La grenade, appelée ” Pomme Punique “, était très appréciée par les Romains. A ce titre, un précieux témoignage du naturaliste Pline l’Ancien au 1er siècle après Jésus-Christ, qualifie le grenadier comme étant l’arbre de Carthage par excellence, et signale les régions de la culture du grenadier notamment dans l’antique Tacapé, actuelle oasis de Gabès, remontant ainsi à l’Antiquité : ” On rencontre, quand on va aux Syrtes et à Leptis la Grande, une ville d’Afrique au milieu des sables ; on la nomme Tacape. Le sol, qui y est arrosé, jouit d’une fertilité merveilleuse… Là, sous un palmier très élevé, croît un olivier, sous l’olivier un figuier, sous le figuier un grenadier, sous le grenadier une vigne : sous la vigne on sème du blé, puis des légumes, puis des herbes potagères, tous dans la même année, tous s’élevant à l’ombre les uns des autres”.
Pline décrit un paysage qui, à ce jour peut être observé sur place à l’oasis de Gabès !
A part Gabès, poursuit Fantar, autour de la Medjerda, Testour, Mejez el Bab, ces terres étaient fertiles dans l’Antiquité, des textes épigraphiques témoignent de la présence de domaines où l’on y plantait l’olivier, la vigne, et probablement aussi le grenadier. Quant à la période andalouse, on ne peut pas affirmer que les Andalous aient introduit la grenade en Tunisie en revanche, l’introduction d’autres préceptes et de nouvelles techniques d’agriculture l’ayant fait évoluer, ne fait aucun doute. Après la chute de Grenade, il se pourrait que les andalous aient apporté avec eux de nouvelles variétés de grenades en Tunisie.
Héritage punique dans les recettes
Des recettes carthaginoises pour conserver la grenade nous ont été transmises. L’agronome latin Columelle (1er siècler ap. J.-C.) cite, d’après le Carthaginois Magon, père de la science agricole, une série de recettes pour conserver la grenade, en la plongeant dans l’argile ou dans la sciure : ” Le Carthaginois Magon prescrit de faire bien chauffer de l’eau de mer et d’y plonger quelque temps les grenades, enveloppées dans du lin ou du sparte, jusqu’à ce qu’elles aient perdu leur couleur. Après les avoir retirées, les sécher au soleil durant trois jours ; puis les suspendre dans un endroit frais. Quand on voudra les consommer, on les mettra à tremper dans de l’eau douce froide pendant une nuit avant de les servir.
Autre recette du même auteur. Enduire les fruits nouveaux d’une couche épaisse de terre à potier bien pétrie ; quand cette terre sera sèche, les suspendre dans un lieu frais. Avant d’en faire usage, les mettre dans de l’eau, pour dissoudre la terre.
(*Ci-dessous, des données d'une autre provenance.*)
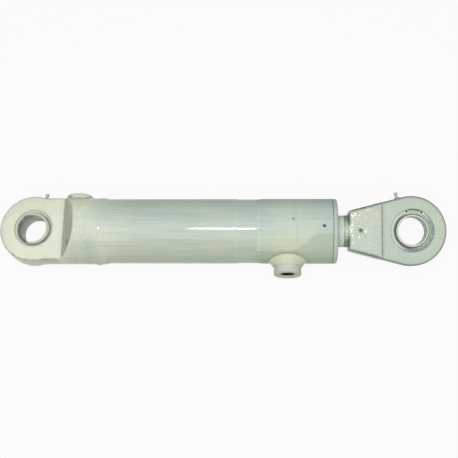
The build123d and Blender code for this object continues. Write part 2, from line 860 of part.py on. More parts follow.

Ce procédé les conserve dans toute leur fraîcheur.
Troisième recette de Magon. Au fond d’une cruche neuve en argile, verser de la sciure de bois de peuplier ou d’yeuse ; par-dessus, disposer des grenades, de telle façon qu’on puisse fouler de la sciure dans les intervalles qui les séparent ; sur cette première couche de fruits, étendre une nouvelle couche de sciure, et ainsi de suite, jusqu’à ce que la cruche soit pleine. Mettre un couvercle et l’enduire soigneusement d’un lut épais”. (Columelle, XII, 46, 5-6).
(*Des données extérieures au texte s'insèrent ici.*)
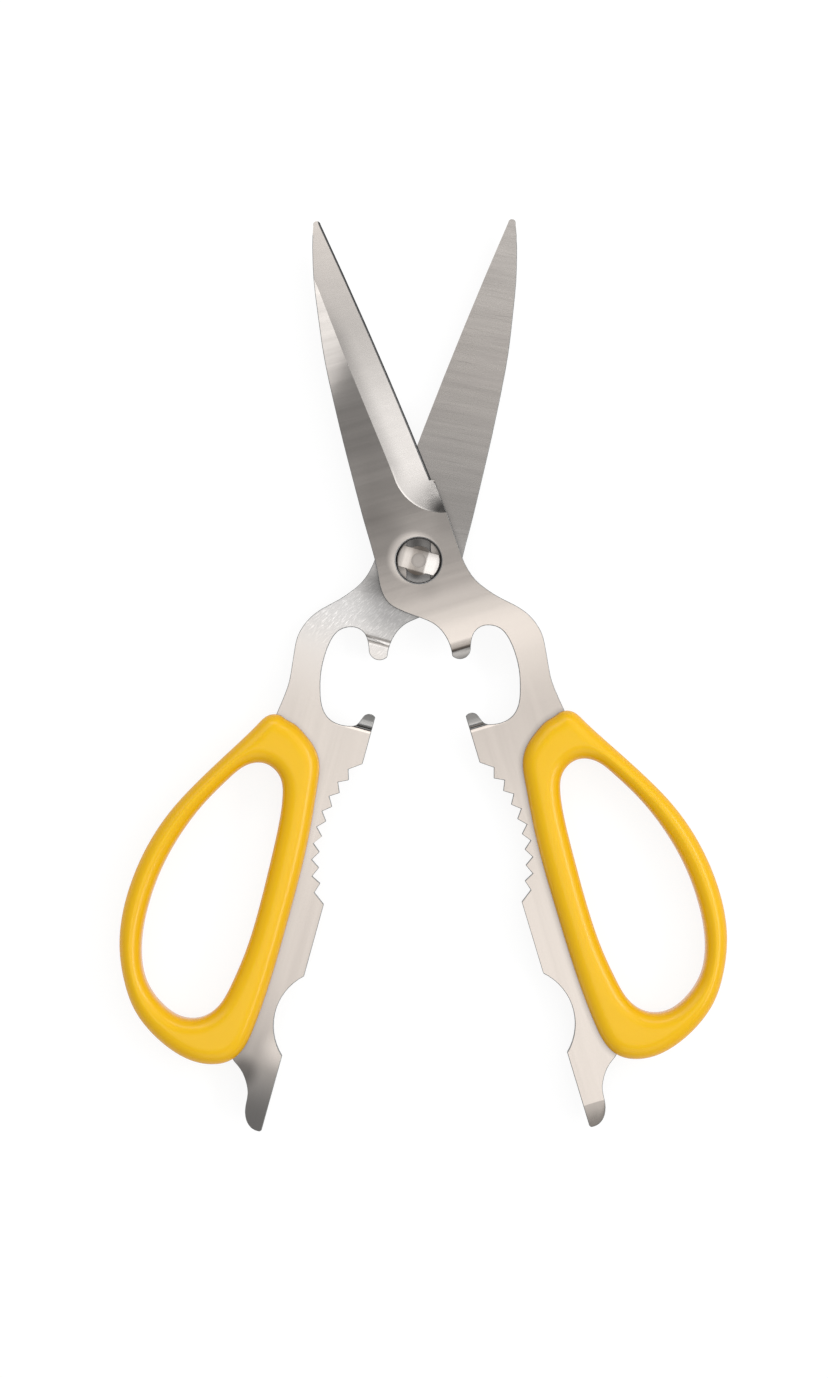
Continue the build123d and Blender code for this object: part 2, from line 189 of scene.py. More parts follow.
# The ground face: its ridge as two points (across, along), and the circle where the grinding wheel ran out
RIDGE_START = (0.0, 20.0)
RIDGE_END = (-4.2, 65.0)
# Painted shade along the ridge, and a painted highlight on the run-out's rim
RIDGE_SHADE = -0.28
RIDGE_SPREAD = (-0.3, 3.6)
RIDGE_REACH = (15.0, 22.0, 50.0, 62.0)
RUN_OUT_CENTRE = (11.2, 19.15)
RUN_OUT_RADIUS = 11.1
RUN_OUT_HIGHLIGHT = 0.6
RUN_OUT_SPREAD = (RUN_OUT_RADIUS - 0.45, RUN_OUT_RADIUS - 0.1)
RUN_OUT_FADE = (22.0, 14.0)
GRIND_ANGLE = radians(16.3)
GRIND_SHARE = 0.9

# The spine, where the outer face tips towards the light, more so near the blade's point
SPINE_TIP = (-0.34, 0.30)
SPINE_SLANT = 0.16
SPINE_SPREAD = (6.5, -14.5)
SPINE_FADE = (18.5, 58.5)

# Scratches: (turn, fineness per metre, how many times longer than wide)
ACROSS_SCRATCHES = (0.0, 2600.0, 40.0)
WHEEL_SCRATCHES = (radians(4), 2400.0, 22.0)
HANDLE_SCRATCHES = (pi / 2, 2600.0, 30.0)
GLINT_SCRATCHES = (radians(60), 3400.0, 5.0)
BROAD_SHARE = 0.22

# Where scratches show, the part of the noise that makes them, and what they change
BLADE_FADE = (-22.0, -6.0)
HANDLE_FADE = (-28.0, -40.0)
# The glints' reach, noise and tones paint short scratches brighter, as glints of light
GLINT_REACH = (-26.0, -18.0, -10.0, -3.0)
COMMON_NOISE = (0.3, 0.7)
DEEP_NOISE = (0.24, 0.36)
GLINT_NOISE = (0.5, 0.72)
GLINT_TONES = (-0.1, 0.25)
ROUGHNESS_SHARES = (-0.08, 0.1)
SCRATCH_DEPTH = 0.01 * MM

# How far the painted shade in sheltered corners reaches, and how many samples it takes
CORNER_REACH = 1.4 * MM
CORNER_SAMPLES = 8

# The grips' plastic: its colours, its clouds and grain per metre, its sheen, and how light scatters in it
PLASTIC = (0.79, 0.455, 0.0, 1.0)
PLASTIC_LIGHT = (0.82, 0.485, 0.0, 1.0)
# Painted shade: the deeper yellow where the surface turns away, and how soon it begins
PLASTIC_SHADED = (0.68, 0.27, 0.001, 1.0)
SHADED_BLEND = 0.3
CLOUD_FINENESS = 60.0
GRAIN_FINENESS = 2500.0
GRAIN_STRENGTH = 0.12
GRAIN_DEPTH = 0.02 * MM
PLASTIC_ROUGHNESS = (0.24, 0.28)
PLASTIC_SHEEN = 0.36
SCATTER_SHARE = 0.1
SCATTER_DEPTH = 1.5 * MM
SCATTER_COLOURS = (1.0, 0.6, 0.1)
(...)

Autant de techniques qui ont été développées pour permettre de bien conserver les grenades et prolonger la période de consommation de ce fruit magique aux multiples vertus.
En ce qui concerne les modes de consommation de la grenade, l’archéologue Tahar Ghalia constate qu’à ce jour en Tunisie le couscous et le masfouf sont consommés dans certaines régions avec de la grenade, héritage d’un mode culinaire très ancien. Selon lui, la Grenade devrait pouvoir jouir de la même considération que celle dont jouit l’olive en Tunisie . Elle doit pouvoir être exportée dans le monde pour ses bienfaits comme le sont les dattes et l’huile d’olive tunisienne.
Mounir Fantar est convaincu que derrière l’histoire de la grenade, il y a l’histoire de Carthage et de tout ce pays, Carthage qui a émis la première constitution de ce pays, un modèle selon Aristote. Il conclue avec conviction, “qu’en se penchant sur notre Histoire, l’on pourra mieux construire notre avenir”.